++++ Data provided

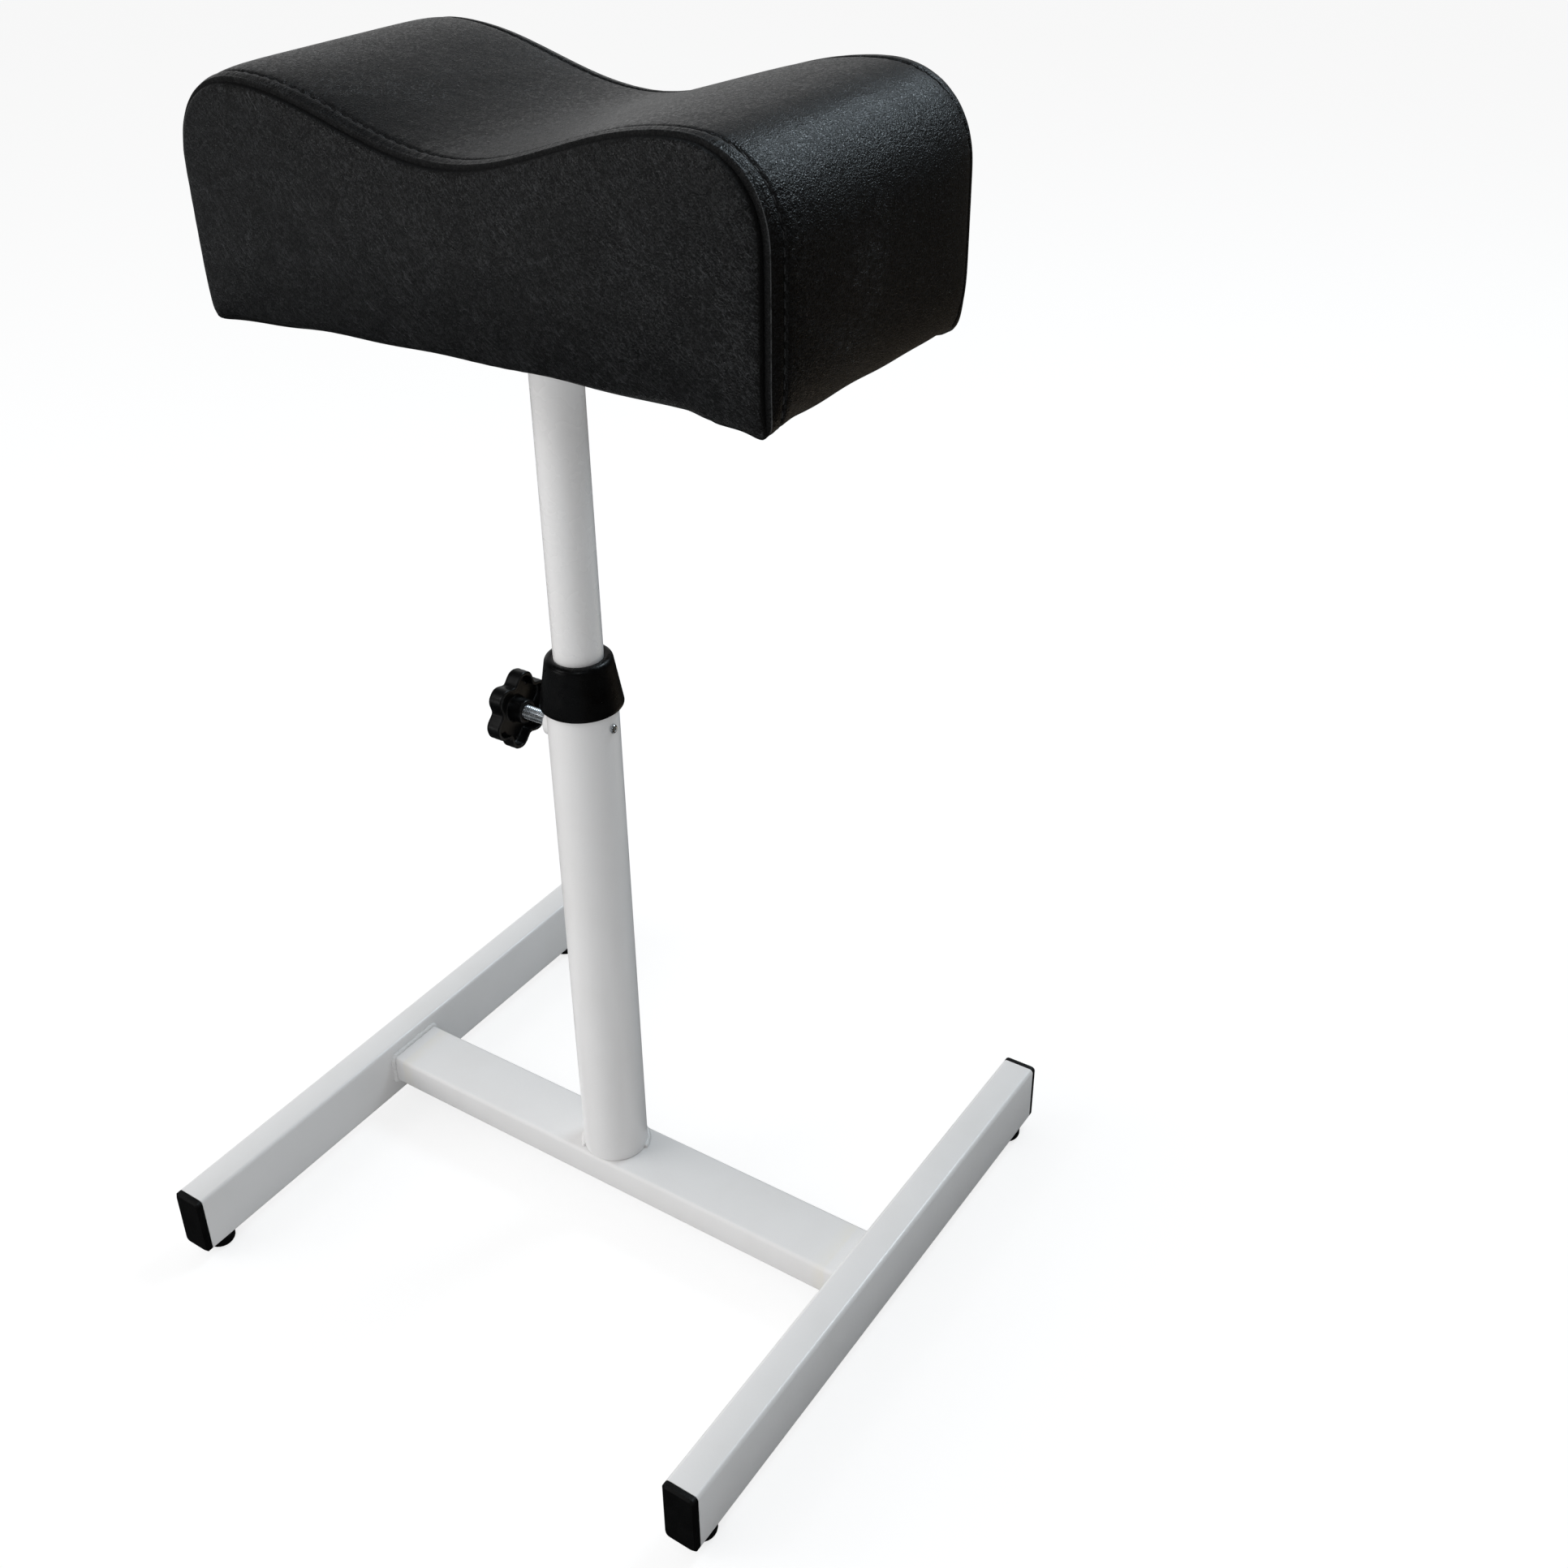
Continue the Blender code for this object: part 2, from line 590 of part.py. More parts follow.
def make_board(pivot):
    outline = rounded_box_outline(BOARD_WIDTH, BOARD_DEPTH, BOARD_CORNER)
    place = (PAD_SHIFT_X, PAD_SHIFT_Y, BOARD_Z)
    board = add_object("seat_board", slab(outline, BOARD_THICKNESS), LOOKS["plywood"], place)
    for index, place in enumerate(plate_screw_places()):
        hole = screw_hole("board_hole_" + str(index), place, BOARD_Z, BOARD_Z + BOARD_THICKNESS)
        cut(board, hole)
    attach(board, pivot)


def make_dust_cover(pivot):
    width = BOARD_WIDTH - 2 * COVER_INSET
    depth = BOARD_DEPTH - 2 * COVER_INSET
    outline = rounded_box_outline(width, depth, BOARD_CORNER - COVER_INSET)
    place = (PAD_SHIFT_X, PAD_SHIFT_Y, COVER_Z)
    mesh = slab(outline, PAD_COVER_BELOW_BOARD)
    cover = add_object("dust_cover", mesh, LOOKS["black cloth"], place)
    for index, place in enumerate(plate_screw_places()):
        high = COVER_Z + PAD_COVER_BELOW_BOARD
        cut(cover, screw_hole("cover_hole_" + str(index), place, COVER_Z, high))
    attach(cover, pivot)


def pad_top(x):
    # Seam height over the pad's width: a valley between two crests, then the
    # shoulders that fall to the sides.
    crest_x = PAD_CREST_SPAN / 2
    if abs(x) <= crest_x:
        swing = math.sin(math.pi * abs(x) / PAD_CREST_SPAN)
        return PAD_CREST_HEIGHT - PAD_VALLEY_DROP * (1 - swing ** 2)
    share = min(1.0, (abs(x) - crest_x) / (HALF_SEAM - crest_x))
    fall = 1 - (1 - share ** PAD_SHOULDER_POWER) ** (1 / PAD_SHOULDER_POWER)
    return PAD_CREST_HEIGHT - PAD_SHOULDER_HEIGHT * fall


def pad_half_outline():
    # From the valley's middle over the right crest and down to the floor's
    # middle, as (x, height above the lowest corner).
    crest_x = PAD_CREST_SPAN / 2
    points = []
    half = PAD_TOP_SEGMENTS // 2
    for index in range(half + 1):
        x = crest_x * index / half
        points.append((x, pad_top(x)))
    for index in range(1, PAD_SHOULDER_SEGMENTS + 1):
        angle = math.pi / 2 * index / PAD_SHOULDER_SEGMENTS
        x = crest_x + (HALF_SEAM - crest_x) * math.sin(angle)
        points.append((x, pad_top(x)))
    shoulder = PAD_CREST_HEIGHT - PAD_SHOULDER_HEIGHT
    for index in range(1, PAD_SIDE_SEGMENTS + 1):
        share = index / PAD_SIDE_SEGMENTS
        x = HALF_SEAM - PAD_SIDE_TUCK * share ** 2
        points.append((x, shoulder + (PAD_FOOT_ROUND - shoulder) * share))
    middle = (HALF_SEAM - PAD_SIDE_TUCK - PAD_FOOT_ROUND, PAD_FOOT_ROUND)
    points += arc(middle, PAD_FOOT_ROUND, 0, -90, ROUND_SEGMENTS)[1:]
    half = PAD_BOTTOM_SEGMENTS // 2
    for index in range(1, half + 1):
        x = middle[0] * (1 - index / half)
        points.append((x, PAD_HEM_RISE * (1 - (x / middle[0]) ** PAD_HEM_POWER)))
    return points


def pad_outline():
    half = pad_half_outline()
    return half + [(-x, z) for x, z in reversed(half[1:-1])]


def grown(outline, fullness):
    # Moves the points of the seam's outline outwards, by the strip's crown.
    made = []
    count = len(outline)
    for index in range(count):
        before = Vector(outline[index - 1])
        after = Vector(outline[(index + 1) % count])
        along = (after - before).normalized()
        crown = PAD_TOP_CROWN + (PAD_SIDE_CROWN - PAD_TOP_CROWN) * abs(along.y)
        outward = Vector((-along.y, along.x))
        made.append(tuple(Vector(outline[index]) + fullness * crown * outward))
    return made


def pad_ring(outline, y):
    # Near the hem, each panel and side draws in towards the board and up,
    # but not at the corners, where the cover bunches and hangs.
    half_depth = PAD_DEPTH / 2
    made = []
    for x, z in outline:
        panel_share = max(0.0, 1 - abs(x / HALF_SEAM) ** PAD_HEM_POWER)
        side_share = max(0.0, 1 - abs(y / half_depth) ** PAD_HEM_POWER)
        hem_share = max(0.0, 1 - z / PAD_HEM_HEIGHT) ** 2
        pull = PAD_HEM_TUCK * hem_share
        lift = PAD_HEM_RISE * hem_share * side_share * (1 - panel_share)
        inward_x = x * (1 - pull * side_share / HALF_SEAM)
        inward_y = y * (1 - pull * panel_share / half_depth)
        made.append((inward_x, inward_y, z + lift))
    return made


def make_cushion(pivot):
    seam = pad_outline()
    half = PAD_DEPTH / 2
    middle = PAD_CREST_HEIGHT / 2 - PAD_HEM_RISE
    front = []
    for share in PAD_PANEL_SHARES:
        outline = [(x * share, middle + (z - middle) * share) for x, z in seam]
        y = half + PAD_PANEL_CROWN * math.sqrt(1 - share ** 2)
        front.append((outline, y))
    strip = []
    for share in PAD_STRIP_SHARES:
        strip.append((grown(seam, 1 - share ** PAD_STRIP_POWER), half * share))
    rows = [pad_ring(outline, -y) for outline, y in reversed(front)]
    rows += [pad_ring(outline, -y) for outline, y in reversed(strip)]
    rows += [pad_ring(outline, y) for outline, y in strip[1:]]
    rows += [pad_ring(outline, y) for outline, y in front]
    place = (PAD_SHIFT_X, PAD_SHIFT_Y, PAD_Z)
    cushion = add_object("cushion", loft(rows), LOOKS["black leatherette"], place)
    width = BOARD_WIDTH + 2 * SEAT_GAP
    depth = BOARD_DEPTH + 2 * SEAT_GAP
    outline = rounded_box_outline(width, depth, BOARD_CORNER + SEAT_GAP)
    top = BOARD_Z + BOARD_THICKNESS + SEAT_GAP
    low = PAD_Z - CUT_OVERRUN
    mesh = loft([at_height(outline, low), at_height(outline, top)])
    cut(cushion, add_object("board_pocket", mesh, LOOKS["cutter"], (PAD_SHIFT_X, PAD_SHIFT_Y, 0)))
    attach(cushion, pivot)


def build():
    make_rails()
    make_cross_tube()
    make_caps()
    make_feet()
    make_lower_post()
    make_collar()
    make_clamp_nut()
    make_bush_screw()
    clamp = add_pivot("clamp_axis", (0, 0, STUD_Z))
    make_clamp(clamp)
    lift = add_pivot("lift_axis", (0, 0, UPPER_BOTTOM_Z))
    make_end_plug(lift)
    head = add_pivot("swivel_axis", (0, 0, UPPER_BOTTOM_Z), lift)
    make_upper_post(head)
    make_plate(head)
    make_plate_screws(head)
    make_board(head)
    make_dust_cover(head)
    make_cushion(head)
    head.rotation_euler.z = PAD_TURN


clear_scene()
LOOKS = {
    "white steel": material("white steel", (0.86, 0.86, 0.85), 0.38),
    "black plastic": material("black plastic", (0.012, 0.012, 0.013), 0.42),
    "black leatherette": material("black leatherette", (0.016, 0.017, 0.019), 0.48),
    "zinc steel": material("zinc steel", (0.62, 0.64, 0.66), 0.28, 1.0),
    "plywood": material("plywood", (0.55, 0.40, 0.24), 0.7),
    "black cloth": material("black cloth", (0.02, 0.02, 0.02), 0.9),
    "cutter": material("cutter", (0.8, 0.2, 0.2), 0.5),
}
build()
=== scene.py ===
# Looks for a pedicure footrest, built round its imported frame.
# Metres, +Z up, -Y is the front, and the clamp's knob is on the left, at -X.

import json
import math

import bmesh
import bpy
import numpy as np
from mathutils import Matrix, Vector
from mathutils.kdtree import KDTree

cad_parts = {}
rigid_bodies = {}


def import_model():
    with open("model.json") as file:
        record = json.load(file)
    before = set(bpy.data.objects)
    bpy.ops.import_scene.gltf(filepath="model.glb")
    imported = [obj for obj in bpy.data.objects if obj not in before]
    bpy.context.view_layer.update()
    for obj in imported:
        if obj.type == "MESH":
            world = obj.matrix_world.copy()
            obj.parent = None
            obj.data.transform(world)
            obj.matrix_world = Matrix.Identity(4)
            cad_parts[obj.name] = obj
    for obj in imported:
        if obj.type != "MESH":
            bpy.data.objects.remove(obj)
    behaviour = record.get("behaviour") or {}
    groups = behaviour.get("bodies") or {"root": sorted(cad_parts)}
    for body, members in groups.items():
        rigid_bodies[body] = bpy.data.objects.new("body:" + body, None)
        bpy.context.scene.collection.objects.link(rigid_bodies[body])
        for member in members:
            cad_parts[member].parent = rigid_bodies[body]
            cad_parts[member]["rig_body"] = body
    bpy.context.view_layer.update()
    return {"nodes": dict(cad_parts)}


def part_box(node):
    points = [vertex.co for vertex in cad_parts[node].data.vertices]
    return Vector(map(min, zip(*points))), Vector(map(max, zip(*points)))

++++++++

[Instructions to follow]
Start with the line that holds "clear_scene()" and finish with the line that holds "for body, members". Transcribe each line in between exactly, and those two as well.

[Answer to the exercise]
clear_scene()
LOOKS = {
    "white steel": material("white steel", (0.86, 0.86, 0.85), 0.38),
    "black plastic": material("black plastic", (0.012, 0.012, 0.013), 0.42),
    "black leatherette": material("black leatherette", (0.016, 0.017, 0.019), 0.48),
    "zinc steel": material("zinc steel", (0.62, 0.64, 0.66), 0.28, 1.0),
    "plywood": material("plywood", (0.55, 0.40, 0.24), 0.7),
    "black cloth": material("black cloth", (0.02, 0.02, 0.02), 0.9),
    "cutter": material("cutter", (0.8, 0.2, 0.2), 0.5),
}
build()
=== scene.py ===
# Looks for a pedicure footrest, built round its imported frame.
# Metres, +Z up, -Y is the front, and the clamp's knob is on the left, at -X.

import json
import math

import bmesh
import bpy
import numpy as np
from mathutils import Matrix, Vector
from mathutils.kdtree import KDTree

cad_parts = {}
rigid_bodies = {}


def import_model():
    with open("model.json") as file:
        record = json.load(file)
    before = set(bpy.data.objects)
    bpy.ops.import_scene.gltf(filepath="model.glb")
    imported = [obj for obj in bpy.data.objects if obj not in before]
    bpy.context.view_layer.update()
    for obj in imported:
        if obj.type == "MESH":
            world = obj.matrix_world.copy()
            obj.parent = None
            obj.data.transform(world)
            obj.matrix_world = Matrix.Identity(4)
            cad_parts[obj.name] = obj
    for obj in imported:
        if obj.type != "MESH":
            bpy.data.objects.remove(obj)
    behaviour = record.get("behaviour") or {}
    groups = behaviour.get("bodies") or {"root": sorted(cad_parts)}
    for body, members in groups.items():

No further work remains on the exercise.